Curriculum Vs Life
January 6, 2012
Tags: homeschooling
Apparently third graders are supposed to know all the states and capitals.
This week for homeschool, Saoirse and I learned all the capitals of all the states. I must admit that while they were taught in my school, I never actually learned them. I’ve managed to live to the age of 37, acquire 2 advanced degrees, support my family, and enjoy bountiful social relationships without requiring this bit of information.
So why did I subject her to it? Because every git who meets her and finds out that she’s homeschooled feels compelled to quiz her on state capitals. Apparently that’s the gold standard for evaluating educational quality among the unimaginative.

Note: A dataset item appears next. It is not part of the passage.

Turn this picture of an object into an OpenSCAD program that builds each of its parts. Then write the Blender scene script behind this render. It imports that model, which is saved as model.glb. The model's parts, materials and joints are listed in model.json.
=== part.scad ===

I was originally going to skip that section of our curriculum. From the time we began working with it, I have felt behind the ball, and have been trying to catch up. The curriculum matches up homeschool lessons with the conventional school schedule, and in order to meet all the educational goals, assumes daily lessons from early September until the end of June.
For a homeschooling farm family, that’s damned near impossible. We don’t get steady indoor-time until mid-October, and then, the first thing we want to do is take our family on some kind of off-farm adventure. Our fall journeys have included trips to explore Plimoth Plantation, to learn about the Salem Witch trials, excursions to Montreal, to Boston. Every few years we like to do an extended winter trip, too. We’ve taken the kids to Europe, to South America, across country by train. This year, to encourage their continued study of French, we’re taking them to France for 7 weeks. We’ll be back home just before lambing season starts in May, just before our farmers’ market opens and kicks off another hectic growing season.
As I look over the curriculum books, I estimate that maybe, with the time we have available indoors around a table to learn formally together, we can cover half of the material we’re supposed to cover….assuming I adhere to the curriculum’s recommendations of spending 7 ½ hours per day on the required subjects.
Trouble is, I happen to think that is a preposterous number of hours to confine a child to a chair. It doesn’t allow for my kid to go spend time studying French with our neighbor, it doesn’t give me time to play music with her, it doesn’t allow for her to pursue her own interests – painting pictures, studying Greek mythology, making jewelry, weaving friendship bracelets, reading novels, dressing up and acting out fantasies, or hanging out with friends.
I’m the kind of mother who can occasionally get a little obsessed trying to do things right. I chose to fold a curriculum into an unschooling way-of-life because I thought it could lend some structure and guidance. But I see the curriculum standards for third grade laid out before me, and half of me panics that I can’t get them all done (her friends are doing multiplication and long division already….we’re not even close to that yet – Saoirse doesn’t even tell time!), and the other half balks at the ludicrious nature of what we expect kids to know. Telling time means nothing to 8-year-olds who aren’t waiting for a school bell to release them from confinement. Why would an 8-year-old know the antonym for passion?
I don’t reject the importance of what curriculum standards recommend. I want Saoirse to be academically confident. I reject the timeline, and that it fails to make allowances for individuality. Saoirse will eventually learn to tell time and multiply, but not until she is ready to wrap her mind around it. I’ve learned that, by holding back on subjects until she is ready, the teaching/learning time can be reduced by half. Meanwhile, Greek mythology, identifying archetypes in literature and learning to work with her hands are all valuable uses of her time. They may not help her garner top scores on the standardized exams she’ll confront in the next two years, but maybe knowing that Pierre is the capital of South Dakota will.
Comments
January 6, 2012 8:56 AM EST
The concept of having a required curriculum for homeschooling is hard for me to swallow. We unschool, meaning that while my son didn’t learn to read until he was 8 is learning how to extract DNA and dappling in microbiology at 9. Because we’re setting out to raise passionate learners, not fact churning machines. I’m impressed by the balance you are striking when faced with the need to follow both a curriculum and your heart.
– Rachel Wolf http://www.lusaorganics.typepad.com
January 6, 2012 9:09 AM EST
7 1/2 hours per day is crazy. In TN, the requirement is only four hours per school day (180 days) which is pretty doable. Is this a state requirement where you are, or the requirement of a curriculum that you bought?
This is way more school work than kids in SCHOOL do. A lot of the time kids are at school is just wasted time standing in line, moving from class to class, etc.
– shannon
January 21, 2012 2:42 PM EST
my eight year old doesn’t really tell time, unless she’s looking at a digital clock. and to me, that doesn’t count!